Moqtada al-Sadr
Radical anti-US cleric Moqtada al-Sadr, seen here in January 2011, warned that any US training mission in Iraq after 2011 would amount to an occupation force and need to be opposed by "military means," in a letter © Qassem Zein - AFP/File
Moqtada al-Sadr
AFP
Last updated: August 8, 2011

Iraq's Sadr warns against post-2011 US presence

Radical anti-US cleric Moqtada al-Sadr warned that any US training mission in Iraq after 2011 would amount to an occupation force and need to be opposed by "military means," in a letter seen on Sunday.

The letter, released on Saturday in the Shiite cleric's base in the shrine city of Najaf, came after Baghdad agreed to open talks with Washington for a training mission post-2011, when all US troops are due to have left.

"We will treat anyone who stays in Iraq as an oppressive occupier that should be resisted through military means," Sadr, who divides his time between Iran and Najaf, said in a letter released by his office.

"The government that agrees to their stay, even if it is for training, is a weak government."

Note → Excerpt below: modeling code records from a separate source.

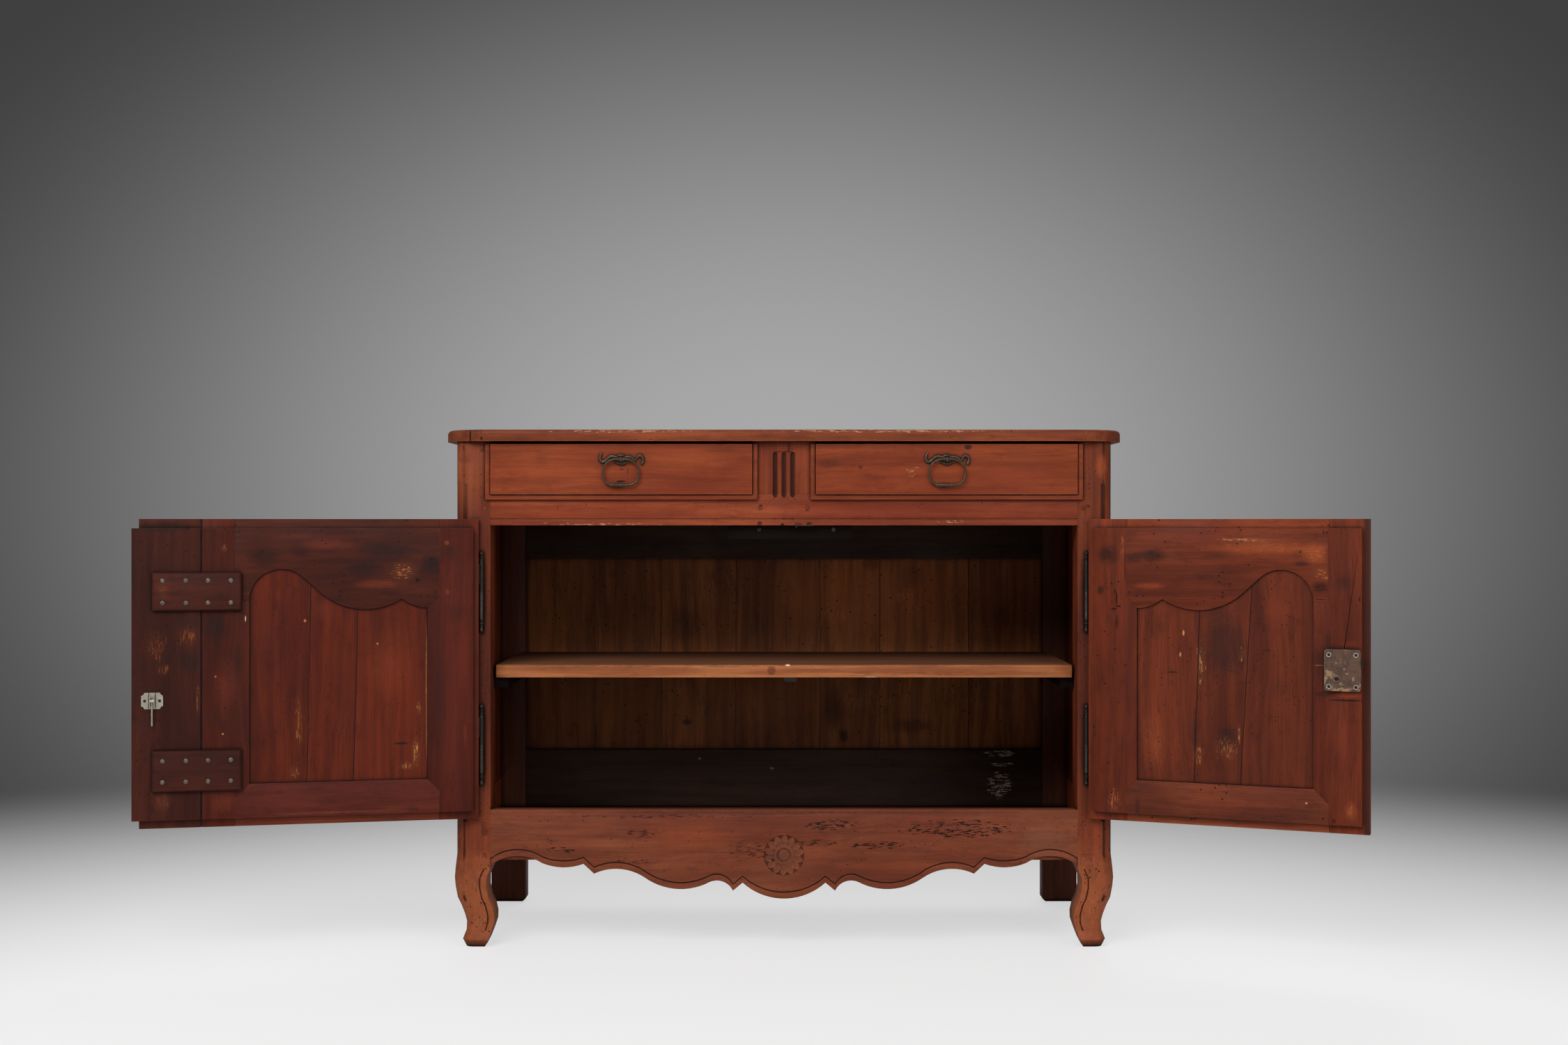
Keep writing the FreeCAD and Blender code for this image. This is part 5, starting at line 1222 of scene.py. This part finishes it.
def add_fixings():
    screw = slotted_screw()
    catch_slot = squared_bar("slot_shade", *CATCH_SLOT, 0.05)
    nail = turned_piece("nail", NAIL_HEAD, 8)
    rim = turned_piece("rim", RIVET_RIM, 24)
    core = turned_piece("core", RIVET_CORE, 12)
    tube = turned_piece("tube", KEY_TUBE, 28)
    dark = turned_piece("dark", KEY_CORE, 20)
    battens = [on_left_door(u, BATTEN_FACE, z) for u in SCREW_COLUMNS for z in SCREW_ROWS]
    stop = [at(*place) @ FACING_FRONT for place in STOP_SCREWS]
    back = [at(x, NAIL_FACE, z) @ FACING_REAR for x in NAIL_COLUMNS for z in NAIL_ROWS]
    rivets = [on_right_door(*place) for place in RIVETS]
    key = [on_right_door(*KEY_PLACE)]
    set_of("batten_screws", screw, battens, "screw_steel", "left_door", "old_iron", 0.83)
    set_of("catch_screws", screw, on_catch(13.0), "black_iron_and_shade", "left_door", "dark_iron", 0.6, 0.62)
    set_of("catch_slots", catch_slot, on_catch(6.0), "black_iron_and_shade", "left_door", "dark_iron")
    set_of("stop_screws", screw, stop, "hinge_iron", "carcase", "old_iron", 0.9)
    set_of("back_nails", nail, back, "hinge_iron", "carcase", "dark_iron", 0.4)
    set_of("lock_rivet_rims", rim, rivets, "nickel", "right_door", "nickel")
    # The rivets' black centres and the black key hole are painted shade of holes
    set_of("lock_rivets", core, rivets, "black_iron_and_shade", "right_door", "dark_iron")
    set_of("lock_key_tube", tube, key, "lock_iron", "right_door", "old_iron")
    set_of("lock_key_hole", dark, key, "black_iron_and_shade", "right_door", "dark_iron")
    remove(screw, catch_slot, nail, rim, core, tube, dark)


# Camera, floor and light

FLOOR_RADIUS = 9.0
FLOOR_LEVEL = -0.0005
GLOW_CENTRE = (0.0, -1.6, 0.0)
LAMPS = [
    ("key_light", (-1.5, -3.6, 3.2), (0, -0.2, 0.4), (2.6, 2.0), 125.0),
    ("fill_light", (2.4, -4.2, 1.8), (0, -0.2, 0.5), (2.4, 2.4), 50.0),
    ("back_light", (0.4, 2.6, 3.2), (0, 0.1, 0.4), (2.6, 1.6), 40.0),
]


def add_camera():
    data = bpy.data.cameras.new("camera")
    data.lens = CAMERA_LENS
    data.sensor_width = SENSOR_WIDTH
    camera = new_object("camera", data)
    camera.location = CAMERA_PLACE
    camera.rotation_euler = (math.radians(90.0), 0.0, 0.0)
    scene.camera = camera


def add_floor():
    """A pale floor whose light fades away from the buffet into the grey behind."""
    bpy.ops.mesh.primitive_circle_add(vertices=96, radius=FLOOR_RADIUS, fill_type="NGON",
                                      location=(0, 0, FLOOR_LEVEL))
    floor = bpy.context.object
    floor.name = "floor"
    material, tree, shader = start_material("floor")
    far = length(vector_calc("SUBTRACT", object_place(tree), GLOW_CENTRE))
    seen = add(tree, "ShaderNodeLightPath").outputs["Is Camera Ray"]
    tree.links.new(remap(seen, 0.0, 1.0, 0.85, 0.32), shader.inputs["Base Color"])
    tree.links.new(seen, shader.inputs["Emission Color"])
    shader.inputs["Emission Strength"].default_value = 0.62
    shader.inputs["Roughness"].default_value = 0.6
    shader.inputs["Specular IOR Level"].default_value = 0.1
    clear = tree.nodes.new("ShaderNodeBsdfTransparent")
    faded = {0: remap(far, 1.3, 4.4), 1: shader.outputs[0], 2: clear.outputs[0]}
    mixed = step("ShaderNodeMixShader", faded).outputs[0]
    tree.links.new(mixed, tree.nodes["Material Output"].inputs[0])
    floor.data.materials.append(material)


def add_lamp(name, place, target, size, power):
    data = bpy.data.lights.new(name, "AREA")
    data.shape = "RECTANGLE"
    data.size, data.size_y = size
    data.energy = power
    lamp = new_object(name, data)
    lamp.location = place
    lamp.rotation_euler = (Vector(target) - Vector(place)).to_track_quat("-Z", "Y").to_euler()


def add_world():
    """Even light all round; for the camera a grey wall with a pale glow in the middle of each side."""
    world = bpy.data.worlds.new("studio")
    scene.world = world
    world.use_nodes = True
    tree = world.node_tree
    tree.nodes.clear()
    parts = axes(add(tree, "ShaderNodeTexCoord").outputs["Generated"])
    sizes = [calc("ABSOLUTE", parts[i]) for i in (0, 1)]
    aside = calc("DIVIDE", calc("MINIMUM", *sizes), 1.45)
    up = minus(parts[2], 0.017)
    square = plus(times(aside, aside), times(up, up))
    shade = remap(calc("SQRT", square), 0.02, 0.32, 0.39, 0.05)
    seen = step("ShaderNodeBackground", {"Color": shade, "Strength": 1.0}).outputs[0]
    light = add(tree, "ShaderNodeBackground", {"Color": (1, 1, 1, 1), "Strength": 0.25}).outputs[0]
    camera_ray = add(tree, "ShaderNodeLightPath").outputs["Is Camera Ray"]
    mixed = step("ShaderNodeMixShader", {0: camera_ray, 1: light, 2: seen}).outputs[0]
    step("ShaderNodeOutputWorld", {0: mixed})


add_camera()
add_world()
for lamp in LAMPS:
    add_lamp(*lamp)
add_floor()
dress_wood()
dress_metal()
add_hinges()
add_rosette()
add_pulls()
add_fixings()
scene.view_settings.view_transform = "Standard"
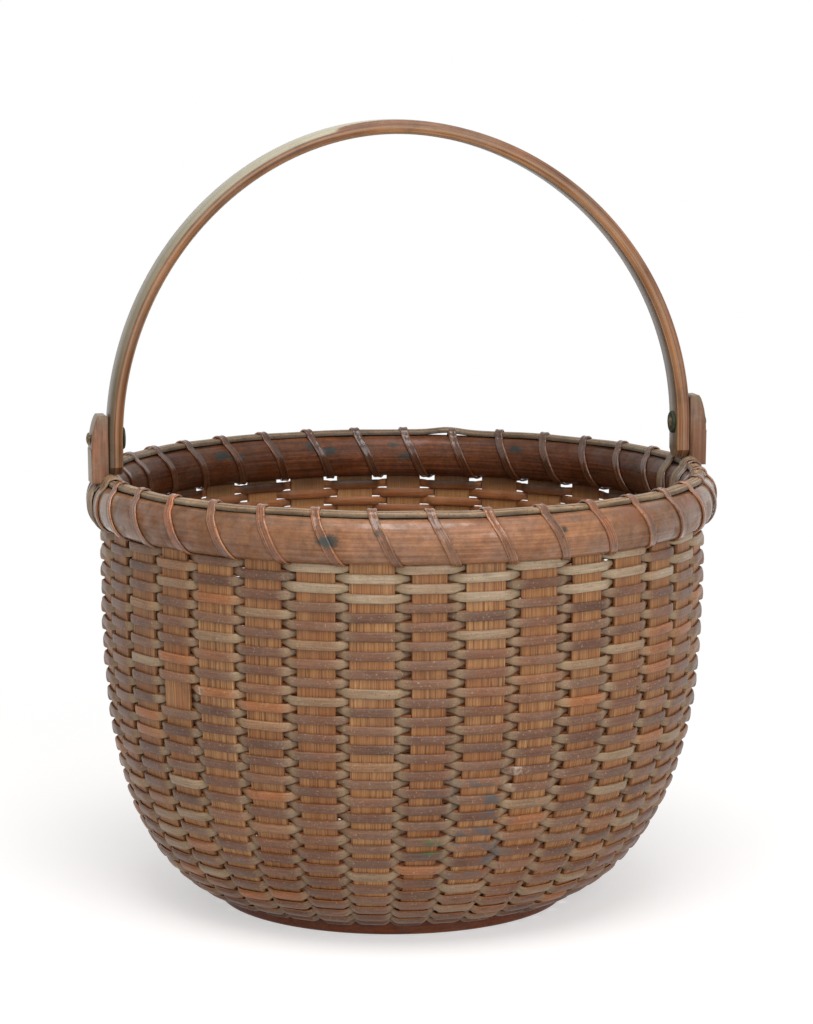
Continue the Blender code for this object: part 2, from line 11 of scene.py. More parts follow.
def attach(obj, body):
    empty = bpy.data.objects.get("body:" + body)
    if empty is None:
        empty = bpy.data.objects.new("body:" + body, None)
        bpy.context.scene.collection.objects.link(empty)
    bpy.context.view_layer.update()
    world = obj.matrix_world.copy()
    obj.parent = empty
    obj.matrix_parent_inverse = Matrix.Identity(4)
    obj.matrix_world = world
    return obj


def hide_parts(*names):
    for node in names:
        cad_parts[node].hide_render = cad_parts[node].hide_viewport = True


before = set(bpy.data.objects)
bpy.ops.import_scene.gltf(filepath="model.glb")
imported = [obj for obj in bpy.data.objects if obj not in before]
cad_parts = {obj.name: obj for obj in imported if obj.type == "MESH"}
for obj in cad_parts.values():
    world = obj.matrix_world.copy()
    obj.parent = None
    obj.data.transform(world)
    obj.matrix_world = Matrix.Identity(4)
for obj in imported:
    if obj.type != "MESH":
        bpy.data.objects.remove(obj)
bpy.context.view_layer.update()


# Base: one disc of dark hardwood, turned on a lathe, with eased edges and a groove cut round its
# edge for the feet of the staves. The underside and the floor keep the marks of the turning tool.
BASE_RADIUS = 0.0720
BASE_THICKNESS = 0.0126
BASE_ROUNDING = 0.0018
BASE_SETBACK = 0.0012
GROOVE_LOW = 0.0057
GROOVE_HIGH = 0.0081
GROOVE_FLOOR = 0.0637
BASE_STEPS = 144
TURNED_RINGS = (0.0180, 0.0450, 0.0462, 0.0640)
RING_WIDTH = 0.0011
RING_DEPTH = 0.0006
RECESS_RADIUS = 0.0500
RECESS_DEPTH = 0.0005


def wire(tree, kind, settings=None, **inputs):
    """Add a shader node, set its options, and set or link its inputs by name or place."""
    node = tree.nodes.new(kind)
    for name, value in (settings or {}).items():
        setattr(node, name, value)
    for name, value in inputs.items():
        socket = node.inputs[int(name[1:])] if name[0] == "i" and name[1:].isdigit() else None
        socket = socket or node.inputs[name.replace("_", " ")]
        if isinstance(value, bpy.types.NodeSocket):
            tree.links.new(value, socket)
        else:
            socket.default_value = value
    return node


def ramp(tree, factor, *stops):
    """A colour ramp over (place, colour) stops; a plain number is a grey."""
    node = wire(tree, "ShaderNodeValToRGB", i0=factor)
    elements = node.color_ramp.elements
    while len(elements) < len(stops):
        elements.new(1.0)
    for element, (place, colour) in zip(elements, stops):
        element.position = place
        element.color = (*colour, 1.0) if isinstance(colour, tuple) else (colour, colour, colour, 1.0)
    return node.outputs["Color"]


def mix(tree, factor, first, second, blend="MIX"):
    """Mix two colours; first and second are sockets or (r, g, b)."""
    node = wire(tree, "ShaderNodeMix", {"data_type": "RGBA", "blend_type": blend})
    for place, value in ((0, factor), (6, first), (7, second)):
        if isinstance(value, bpy.types.NodeSocket):
            tree.links.new(value, node.inputs[place])
        else:
            node.inputs[place].default_value = (*value, 1.0) if isinstance(value, tuple) else value
    return node.outputs[2]


def maths(tree, operation, first, second=0.0, clamp=False):
    """A Math node's value."""
    return wire(tree, "ShaderNodeMath", {"operation": operation, "use_clamp": clamp}, i0=first, i1=second).outputs[0]


def noise(tree, vector, scale, detail=3.0, roughness=0.55):
    """Noise value at a scale in features for each metre."""
    node = wire(tree, "ShaderNodeTexNoise", Vector=vector, Scale=scale, Detail=detail, Roughness=roughness)
    return node.outputs["Fac"]


def new_group(name, inputs, outputs):
    """A shader node group with named float, vector or colour sockets."""
    kinds = {"float": "NodeSocketFloat", "vector": "NodeSocketVector", "colour": "NodeSocketColor"}
    tree = bpy.data.node_groups.new(name, "ShaderNodeTree")
    for label, kind, value in inputs:
        socket = tree.interface.new_socket(name=label, in_out="INPUT", socket_type=kinds[kind])
        if value is not None:
            socket.default_value = value
    for label, kind in outputs:
        tree.interface.new_socket(name=label, in_out="OUTPUT", socket_type=kinds[kind])
    return tree, tree.nodes.new("NodeGroupInput"), tree.nodes.new("NodeGroupOutput")


def make_grain_group():
    """Grain along the X of its vector: long streaks, fine pores and slow bands."""
    tree, given, result = new_group(
        "wood_grain",
        [("Vector", "vector", None), ("Streaks", "float", 900.0), ("Length", "float", 25.0),
         ("Pores", "float", 0.5), ("Bands", "float", 60.0)],
        [("Grain", "float"), ("Bands", "float"), ("Pores", "float")])
    across = given.outputs["Streaks"]
    along = given.outputs["Length"]
    stretch = wire(tree, "ShaderNodeCombineXYZ", X=along, Y=across, Z=across).outputs[0]
    placed = wire(tree, "ShaderNodeVectorMath", {"operation": "MULTIPLY"}, i0=given.outputs["Vector"], i1=stretch)
    streak = wire(tree, "ShaderNodeTexNoise", Vector=placed.outputs[0], Scale=1.0, Detail=4.0, Roughness=0.6)
    pore_place = wire(tree, "ShaderNodeVectorMath", {"operation": "SCALE"}, i0=placed.outputs[0], Scale=2.3)
    pore = wire(tree, "ShaderNodeTexNoise", Vector=pore_place.outputs[0], Scale=1.0, Detail=2.0, Roughness=0.5)
    pores = ramp(tree, pore.outputs["Fac"], (0.56, 0.0), (0.66, 1.0))
    pores = maths(tree, "MULTIPLY", pores, given.outputs["Pores"])
    slow = wire(tree, "ShaderNodeVectorMath", {"operation": "SCALE"}, i0=given.outputs["Vector"],
                Scale=given.outputs["Bands"])
    bands = wire(tree, "ShaderNodeTexNoise", Vector=slow.outputs[0], Scale=1.0, Detail=3.0, Roughness=0.5)
    tree.links.new(streak.outputs["Fac"], result.inputs["Grain"])
    tree.links.new(bands.outputs["Fac"], result.inputs["Bands"])
    tree.links.new(pores, result.inputs["Pores"])
    return tree


WOOD_GRAIN = make_grain_group()


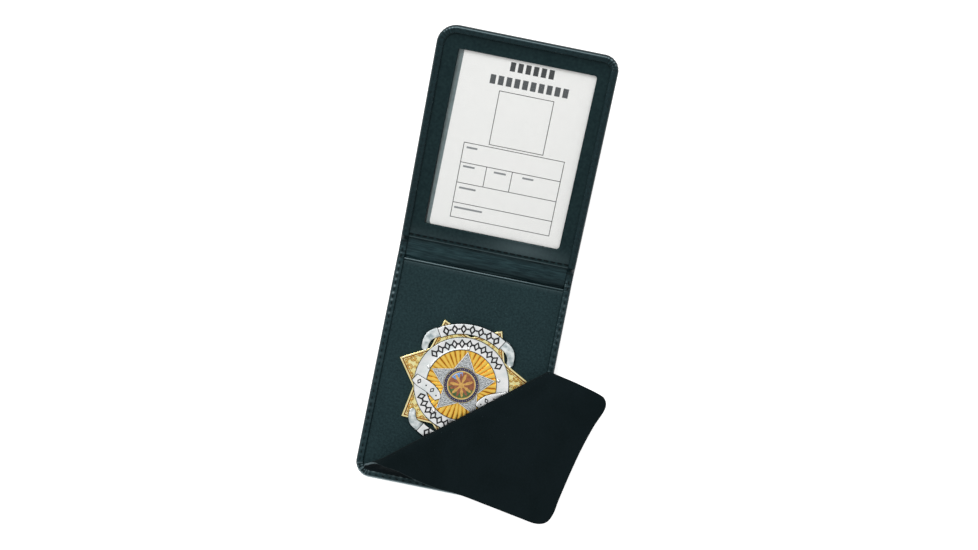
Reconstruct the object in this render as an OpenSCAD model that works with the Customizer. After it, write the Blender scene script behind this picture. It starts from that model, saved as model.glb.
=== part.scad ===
// Identity badge wallet: a folding leather case with a badge half, a spine and a card half,
// a pinned metal badge, and a soft flap whose corner is peeled back over the badge.
// X runs across the wallet, Y along it towards the card half, Z up from the underside.

/* [Wallet] */
// Width across the outer edges
wallet_w = 82.5; // [81:0.5:90]
// Length of the badge half, from its bottom edge to the mouth of its panel
badge_half_len = 103.8; // [102:0.1:115]
// Spine that shows between the panel and the frame
spine_band = 10.4; // [10:0.1:16]
// How far the panel and the frame each reach over their fold line
fold_reach = 2.6; // [2.2:0.1:2.8]
// Radius of the outer corners
corner_r = 7.3; // [5.5:0.1:10]
// Width of the turned edge that laps over the sides
rim_w = 3.4; // [3:0.1:4]
// Rounding of the turned edge
rim_round = 1.6; // [1.2:0.1:2]
// Bend of each fold line at rest
fold_rest = 10; // [0:1:20]

/* [Leather and boards] */
// Outer leather
cover_t = 1.2; // [1:0.1:1.6]
// Stiffener board
board_t = 0.7; // [0.5:0.1:1.2]
// Lining
lining_t = 0.5; // [0.4:0.1:0.8]
// Height of the pocket behind the panel and behind the frame
pocket_gap = 1.3; // [1.3:0.1:2]
// Leather of the badge panel and of the window frame
panel_t = 1.2; // [1:0.1:1.6]
// Leather that laps over the panel and the frame
lip_t = 1.1; // [1:0.1:1.5]
// Leather band that lines the spine
spine_lining_t = 1.2; // [0.8:0.1:1.5]
// Leather that laps over the spine's band
spine_lip_t = 1; // [0.8:0.1:1.2]
// Width of the filler strip that spaces the badge half's pocket
welt_w = 5; // [4:0.1:5.5]
// Depth of the hem behind the panel's mouth
hem_w = 8; // [5:0.1:10]
// Thickness of that hem
hem_t = 0.6; // [0.4:0.1:0.7]

/* [Window and card] */
// Width of the window
window_w = 63.5; // [60:0.1:65]
// Height of the window
window_h = 83.8; // [82:0.1:87]
// Offset of the window to the right of the middle
window_shift = 0.7; // [0:0.1:1]
// Border of the window frame beside the spine
frame_low = 8.1; // [7:0.1:9]
// Border of the window frame at the outer end
frame_high = 10.4; // [10:0.1:13]
// Radius of the window's corners
window_r = 2; // [1:0.1:4]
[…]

His movement issued a code of conduct to followers last month stating they must consider "as enemies only the United States, Britain and Israel, and take into account that military resistance should be conducted by specialists."

Sadr's remarks come after Iraqi political leaders agreed on Wednesday to start negotiations with Washington on a US military mission to train Iraqi security forces.

Unresolved issues remain over the size of the force, the duration of its stay, and whether its members would enjoy immunity from prosecution.

About 47,000 US troops are still stationed in Iraq, all of whom must leave by the end of the year under the terms of a 2008 bilateral security pact, which would remain in force if a training deal is not agreed.

US and Iraqi military officials assess Iraq's security forces capable of maintaining internal security, but say the country is lacking in terms of capacity to defend its borders, airspace and territorial waters.

Sadr's movement has 40 deputies in parliament and seven ministers in Prime Minister Nuri al-Maliki's national unity government.

And before it was disbanded in 2008, Sadr's Mahdi Army numbered some 60,000 fighters with fierce loyalty to the cleric. It fought bloody battles with the US army in the years following the 2003 invasion which ousted Saddam Hussein.

On July 10, Sadr said he would not revive the Mahdi Army, complaining it had been infested with "criminals."